Americas and Oceania Collections blog

Exploring the Library’s collections from the Americas and Oceania

10 March 2010

Photo-shoots

It struck me this morning that I didn't manage to fit in a second visit to our Points of View exhibition, which closed last Sunday. I really enjoyed my only visit but now will have to make do with visiting its website or pouring over the exhibition catalogue.

However, should you be in a photographic frame of mind at the moment, I would suggest you go along to the Portal of Texas History. One of the more recent additions to this impressive online archive of Texan history is a collection of over 400 photographs of places, events and evidence relating to the assassination of President John F. Kennedy on 22nd November 1963, which are to be found in the Dallas Police Department archive. Included are a number of crime scene photos showing various views from and inside the Texas School Book Depository – such as the view from the window which overlooked Kennedy’s motorcade route, and a lonely bottle of Dr Pepper.

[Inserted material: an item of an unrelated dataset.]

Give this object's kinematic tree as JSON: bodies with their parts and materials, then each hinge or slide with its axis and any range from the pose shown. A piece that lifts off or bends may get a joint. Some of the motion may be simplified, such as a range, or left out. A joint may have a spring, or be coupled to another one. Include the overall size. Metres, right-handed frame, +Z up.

The Dallas PD JFK archive also includes a selection of Lee Harvey Oswald’s personal possessions which were collected as evidence from his home, e.g. letters, pages from his photograph albums, the famous photos of Oswald posing with a rifle, and his copy of George Orwell’s 1984 (the 1962 New American Library Signet Classics edition). You will also find mug shots and the distinctive finger print card of Jack Ruby (he lacked the top half of his left index finger), who, of course, shot Oswald.

This photographic archive allows us to explore and travel through the investigation in the weeks following the Kennedy assassination, examining all the evidence compiled by the DPD. The Portal of Texas history is a good example of how State material can be made available to the wider research community – great for historians and conspiracy theorists alike.